Kenneth B. Morris, Jr. is the great-great-great-grandson of Frederick Douglass (1818-1895) and the great-great-grandson of Booker T. Washington (1856-1915). His mother, Nettie Washington Douglass, is the daughter of Nettie Hancock Washington (granddaughter of Booker T. Washington) and Dr. Frederick Douglass III (great-grandson of Frederick Douglass).
Morris contributed to the afterword to Picturing Frederick Douglass: An Illustrated Biography of the Nineteenth Century’s Most Photographed American. He also wrote the forward to the 2017 centennial edition of the Narrative of the Life of Frederick Douglass, An American Slave, which the Library of Congress named one of the 88 books that shaped America.
Douglass, whose biography was published in 1845, escaped slavery as a young man and devoted his life to ending it through his abolitionist speaking engagements. He became an adviser to President Abraham Lincoln. Later, he used the platform of his newspaper, the North Star, to enlist petitioners to sign the declaration supporting women’s rights.
A believer in the equality of all, Douglass was the only African American to attend the Seneca Falls Convention, the first women’s rights convention, held in upstate New York, where he spoke in favor of women’s suffrage.
Morris now carries the abolitionist torch of his ancestor’s legacy with his work in the fight against modern day slavery and his co-founding of the Atlanta-based non-profit Frederick Douglass Family Initiatives (FDFI), which has its mission to advance freedom through knowledge and strategic action.
He began his activism when a buddy passed along a magazine.

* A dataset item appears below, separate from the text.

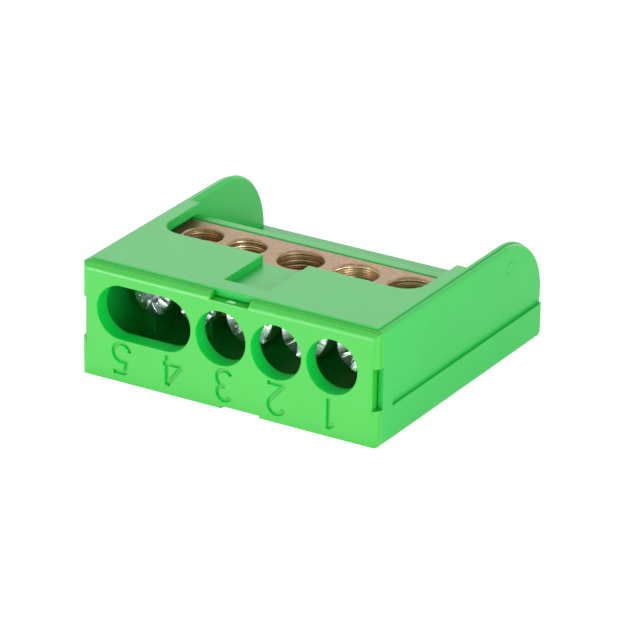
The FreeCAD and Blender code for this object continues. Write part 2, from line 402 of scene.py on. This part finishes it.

“The cover story was of 21st century slaves and I reacted the way I think most people do,” Morris said. “Slavery didn’t end with the work of Frederick Douglass, and I have two teenage daughters, who at the time were 12 and nine years old. I got up and walked into my girls’ room and I found that I couldn’t look them in the eyes and not do anything.”
The FDFI teaches children about the 27 million people currently enslaved worldwide.
“As Frederick Douglass said, it’s easier to build strong children than repair broken men,” said Morris.